Tecnologia ativismo e terrorismo, algumas fronteiras

Iñaki Arzoz e Andoni Alonso

"Ou luta ou se cala. Não é tempo de queixas". John Zerzan

Detido há 10 anos, que lições nos deixa Theodore Kaczynski

Nessa irreversível globalização tecnológica não é ouro tudo que reluz. Assim ao menos pensam alguns. Diante dos discursos triunfantes de Bill Gates ou Nicholas Negroponte, ouvem-se numerosas vozes críticas, cada vez mais severas, diante do avanço irreversível de uma impiedosa economia globalizada - segundo Manuel Castells: mais perigosa em certas ocasiões que uma bomba de neutrons - e de uma técnica desumana que arrasa tanto o meio ambiente como as distintas culturas vernáculas.

O velho rei Ludd está de parabéns, vendo como seus seguidores não somente não têm desaparecido, como também têm-se reproduzido e tentam revolucionar este estado de dominação tecnológica, amiúde, por meio da mesma tecnologia. Internet ferve de páginas "neoluditas" onde incluem-se arquivos e livros eletrônicos para os fieis súditos à causa rebelde do fantasioso Ned Ludd. Nas filas destes novos luditas podemos contar os famosos Hakim Bey ou John Zerzan e, naturalmente, Theodore Kaczynski, mais conhecido como Unabomber, cujo apelido já é um sinônimo de neoludismo do século XX.

Este é hoje o protagonista de nossa seção, um anti-herói ludita, não tanto por suas idéias – legítimas em muitos aspectos – mas por seus métodos atrozes e absurdos, que sem dúvida atingiram seu objetivo: suas críticas foram ouvidas e conhecidas popularmente.

Um intelectual brilhante

Theodore Kaczynski (1941).
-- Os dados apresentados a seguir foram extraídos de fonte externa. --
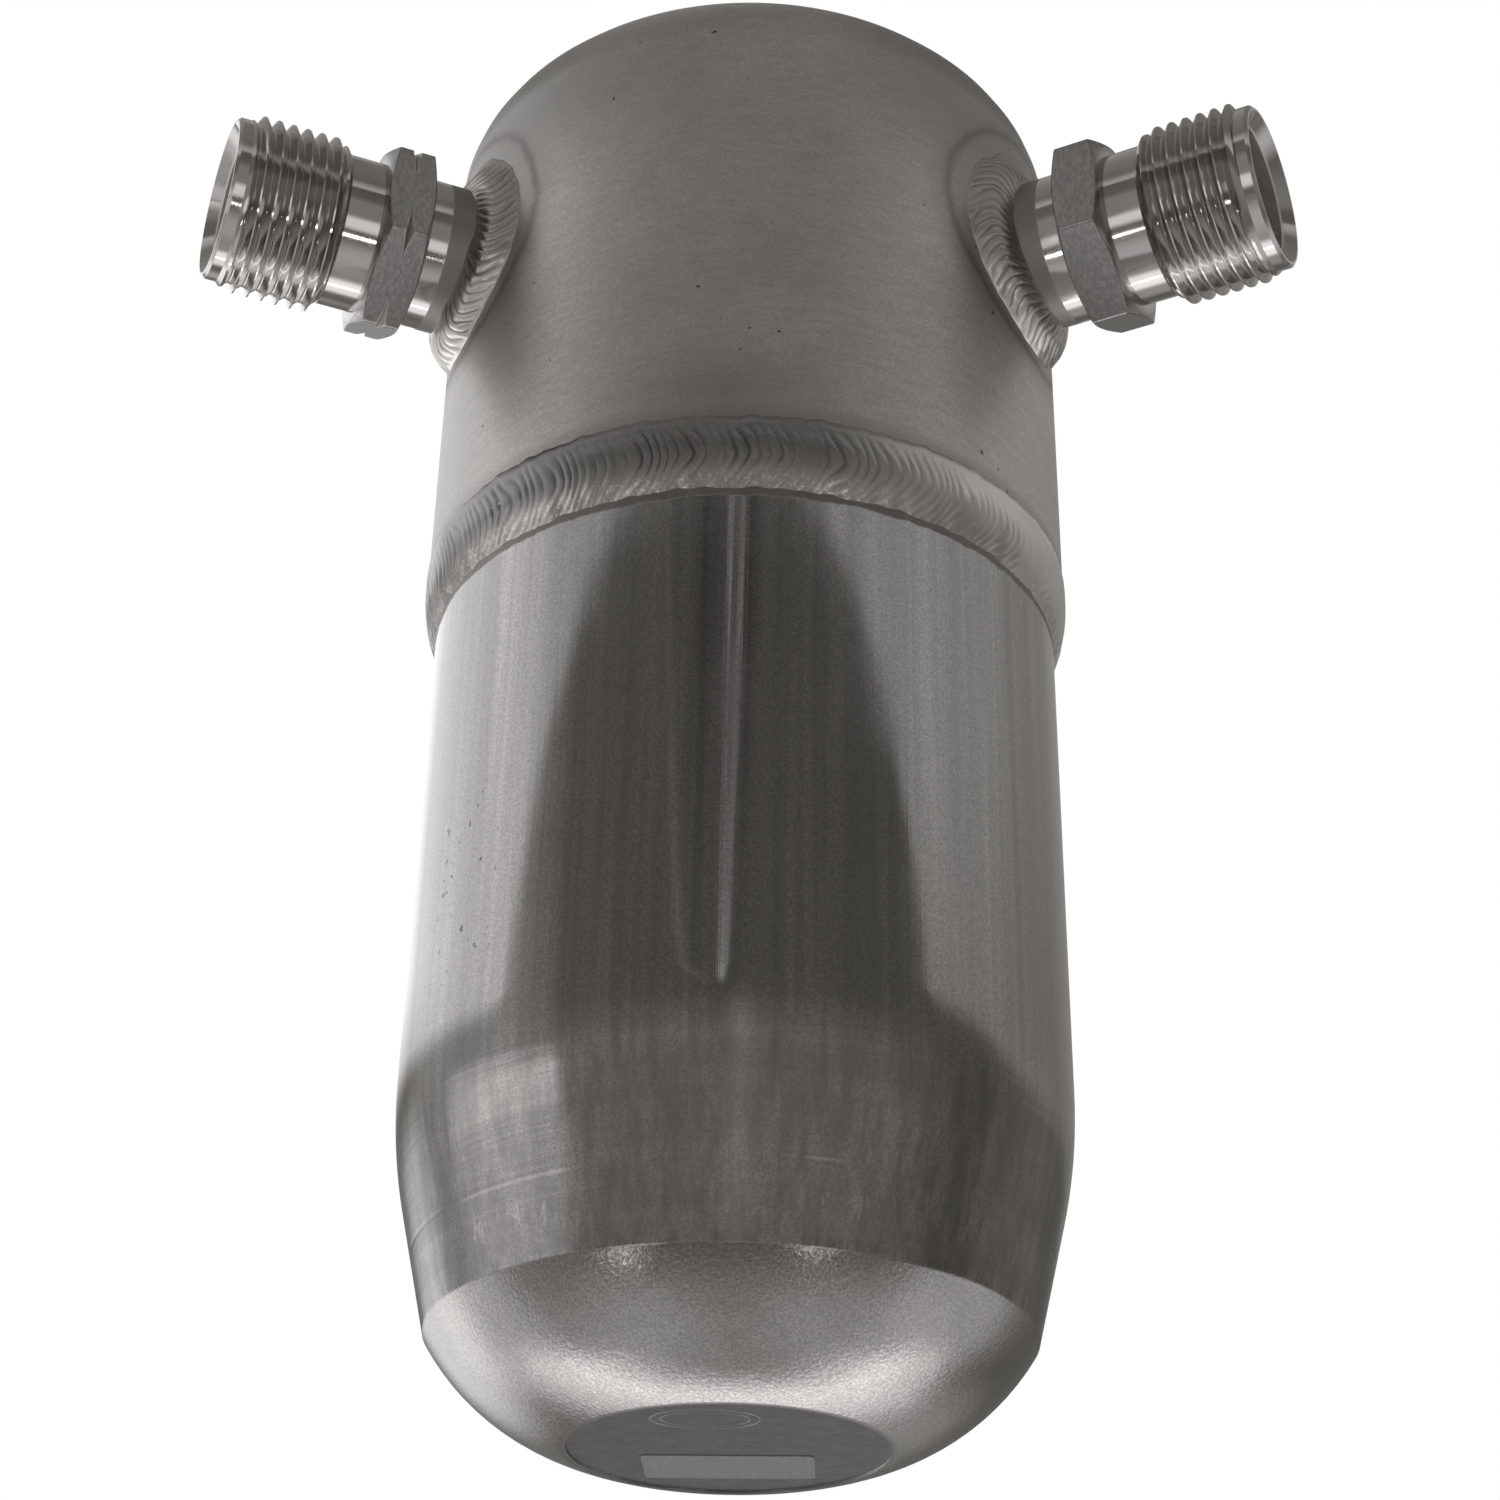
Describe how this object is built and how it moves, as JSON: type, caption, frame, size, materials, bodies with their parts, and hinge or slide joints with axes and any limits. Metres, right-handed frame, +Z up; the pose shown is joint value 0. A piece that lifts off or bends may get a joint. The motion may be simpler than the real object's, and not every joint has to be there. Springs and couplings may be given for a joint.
{
  "type": "filter drier",
  "caption": "Welded aluminium filter drier for vehicle air conditioning: a tapered can with a domed base, an upper cup, rippled beads and threaded side ports.",
  "frame": {"origin": "centre of the base ring, on the surface that the part stands on", "axes": "+Z up along the can's axis; the outlet port is on the +X side and the inlet port on the -X side, both turned 25 degrees towards -Y"},
  "size_m": [0.138, 0.0794, 0.176],
  "materials": {
    "can_aluminium": "drawn and brushed along the axis, semi-bright",
    "head_aluminium": "blasted, matte warm grey",
    "weld_bead": "rippled weld metal, satin",
    "turned_aluminium": "turned, bright",
    "tube_aluminium": "drawn",
    "deflector_sheet": "stamped",
    "bracket_steel": "stamped, plain",
    "filter_plastic": "moulded natural nylon",
    "filter_mesh": "fine woven mesh",
    "pouch_felt": "white felt",
    "tie_plastic": "moulded natural nylon",
    "label_paper": "paper label, matte"
  },
  "bodies": {
    "root": {"lower_can": "can_aluminium", "upper_head": "head_aluminium", "girth_weld": "weld_bead", "inlet_fitting": "turned_aluminium", "outlet_fitting": "turned_aluminium", "inlet_weld": "weld_bead", "outlet_weld": "weld_bead", "pickup_tube": "tube_aluminium", "deflector": "deflector_sheet", "tube_bracket": "bracket_steel", "oil_filter_cage": "filter_plastic", "oil_filter_screen": "filter_mesh", "desiccant_pouch_front": "pouch_felt", "desiccant_pouch_rear": "pouch_felt", "pouch_tie": "tie_plastic"}
  },
  "joints": []
}
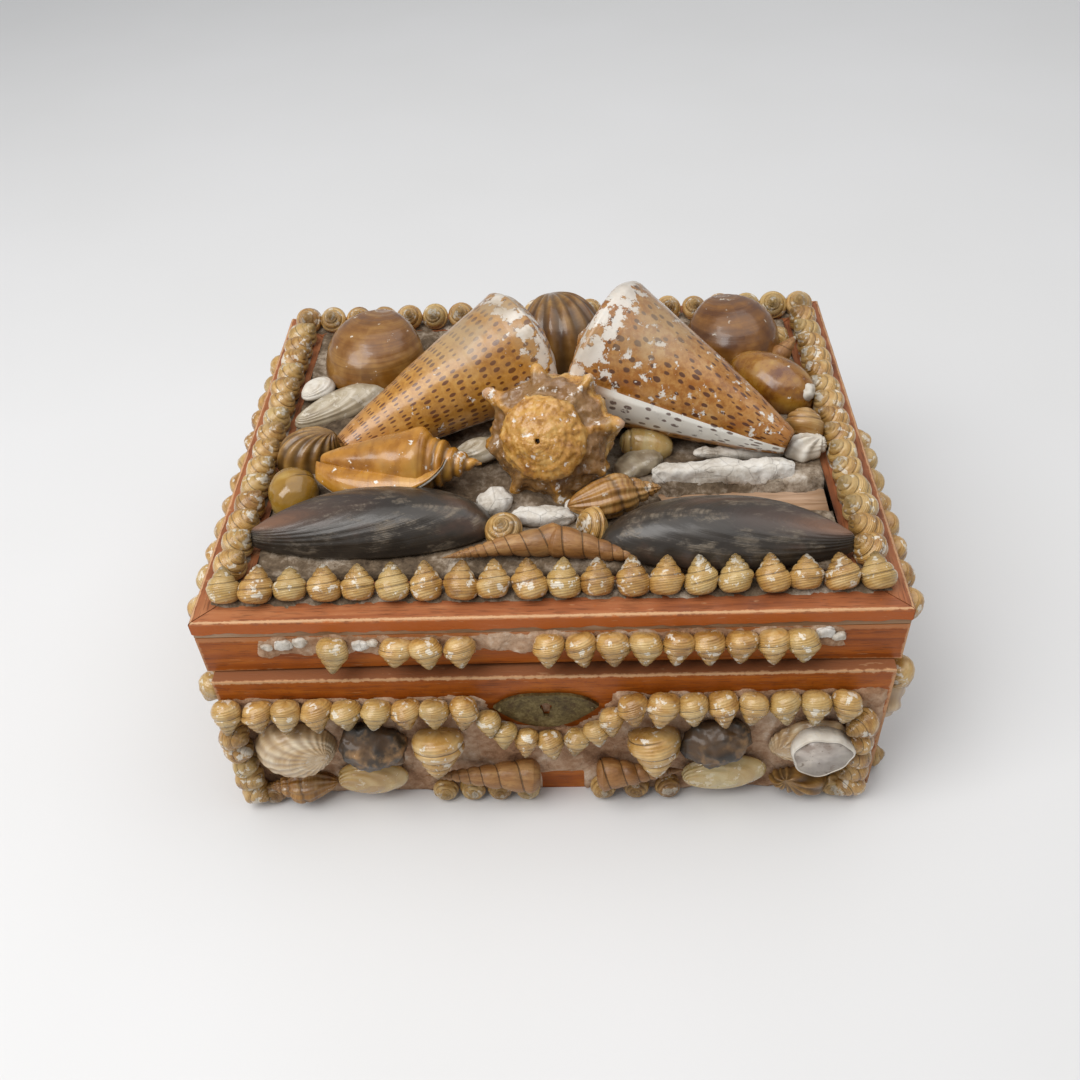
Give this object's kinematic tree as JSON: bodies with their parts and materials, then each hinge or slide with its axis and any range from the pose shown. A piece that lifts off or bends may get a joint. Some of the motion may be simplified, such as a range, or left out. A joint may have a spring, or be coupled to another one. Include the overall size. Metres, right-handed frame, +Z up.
{
  "type": "shell box",
  "caption": "Small lidded wooden box with a brass lock plate, its lid and sides covered with sea shells set in plaster.",
  "frame": {"origin": "middle of the wooden case's underside, which stands on the table", "axes": "+Z up, -Y out of the front with the lock plate, +X to the right seen from the front"},
  "size_m": [0.2136, 0.1831, 0.124],
  "materials": {
    "veneered_wood": "orange-brown veneer, rubbed satin, with pale worn edges",
    "bare_wood": "dry, unfinished board",
    "plaster": "rough grey-white plaster with old glue",
    "cream_shell": "varnished cream and gold top shells with pearly rubs",
    "amber_shell": "varnished amber shell with chalky worn edges",
    "spotted_shell": "varnished ochre shell with rows of dark brown spots",
    "brown_shell": "varnished brown shell with growth lines",
    "dark_shell": "blue-black shell, satin",
    "pale_shell": "thin pale shell, slightly pearly",
    "old_brass": "dull olive-brown brass"
  },
  "bodies": {
    "root": {"case_ark": "brown_shell", "case_back_board": "veneered_wood", "case_back_shells": "cream_shell", "case_big_top_left": "cream_shell", "case_big_top_right": "cream_shell", "case_cockle": "pale_shell", "case_dark_shell_left": "dark_shell", "case_dark_shell_right": "dark_shell", "case_floor_board": "bare_wood", "case_front_board": "veneered_wood", "case_front_field": "cream_shell", "case_jingle_left": "pale_shell", "case_jingle_right": "pale_shell", "case_left_board": "veneered_wood", "case_left_shells": "cream_shell", "case_open_valve": "pale_shell", "case_right_board": "veneered_wood", "case_right_shells": "cream_shell", "case_turret_left": "brown_shell", "case_turret_right": "brown_shell", "case_whelk": "brown_shell", "clam_shell_left": "brown_shell", "clam_shell_right": "brown_shell", "cockle_shell_back": "brown_shell", "cockle_shell_left": "brown_shell", "conch_shell": "amber_shell", "cone_shell_left": "spotted_shell", "cone_shell_right": "spotted_shell", "cowrie_shell_middle": "pale_shell", "cowrie_shell_right": "amber_shell", "crown_shell": "amber_shell", "lid_back_board": "veneered_wood", "lid_border_back": "cream_shell", "lid_border_front": "cream_shell", "lid_border_left": "cream_shell", "lid_border_right": "cream_shell", "lid_facing_back": "veneered_wood", "lid_facing_front": "veneered_wood", "lid_facing_left": "veneered_wood", "lid_facing_right": "veneered_wood", "lid_front_board": "veneered_wood", "lid_front_row": "cream_shell", "lid_left_board": "veneered_wood", "lid_left_row": "cream_shell", "lid_plaster_bed": "plaster", "lid_plaster_ridge": "plaster", "lid_right_board": "veneered_wood", "lid_right_row": "cream_shell", "lid_top_board": "bare_wood", "lock_case": "old_brass", "lock_plate": "old_brass", "moon_shell_right": "amber_shell", "mussel_shell_left": "dark_shell", "mussel_shell_right": "dark_shell", "periwinkle_shell": "amber_shell", "top_shell_left": "amber_shell", "top_shell_right": "cream_shell", "turret_shell_left": "brown_shell", "turret_shell_right": "brown_shell", "whelk_shell": "amber_shell"}
  },
  "joints": []
}
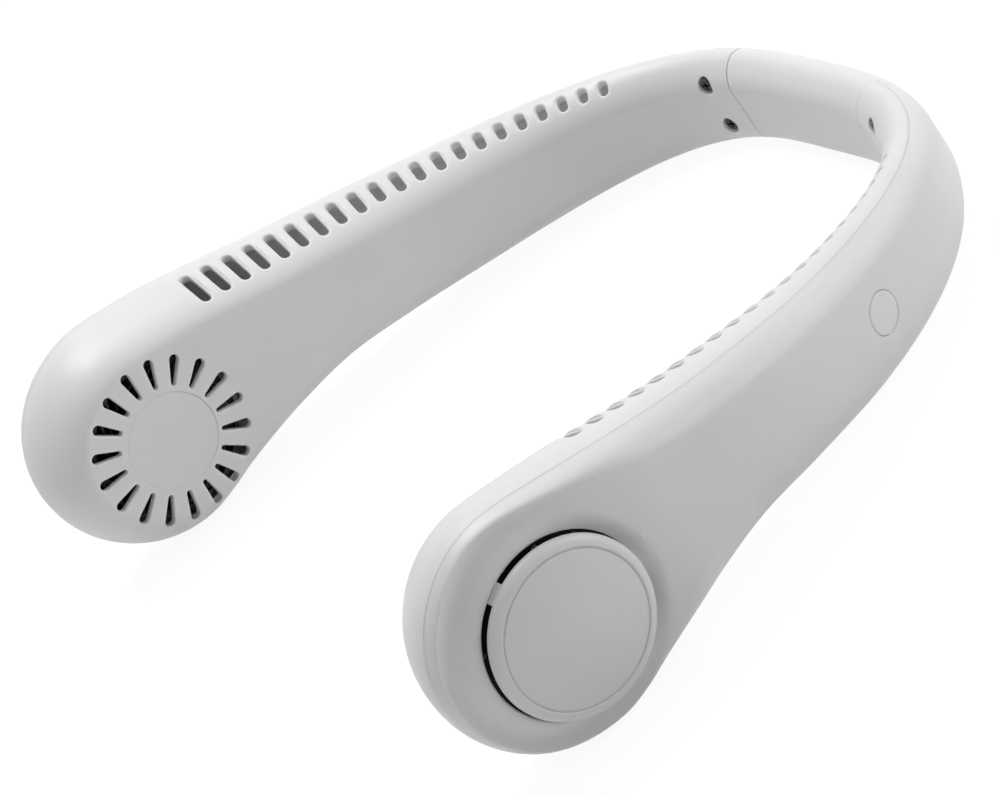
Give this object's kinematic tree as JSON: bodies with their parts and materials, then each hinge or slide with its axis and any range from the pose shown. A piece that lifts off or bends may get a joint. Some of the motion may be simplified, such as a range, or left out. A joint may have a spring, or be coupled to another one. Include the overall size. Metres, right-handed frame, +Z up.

Este ex-professor de matemática da Universidade de Berkeley passou à história como um dos casos de intelectuais mais singulares do século (a revista People concedeu-lhe em 1996 o prêmio como uma das personalidades mais estranhas do momento). Um intelectual brilhante, segundo as declarações de seus companheiros e professores, porém de caráter antisocial, com um grande talento pela matemática, abandona sua promissora carreira universitária em 1969 sem maiores explicações, para dedicar-se a trabalhos semi-especializados, até que finalmente retira-se para os bosques de Montana, para viver como um ermitão em uma cabana.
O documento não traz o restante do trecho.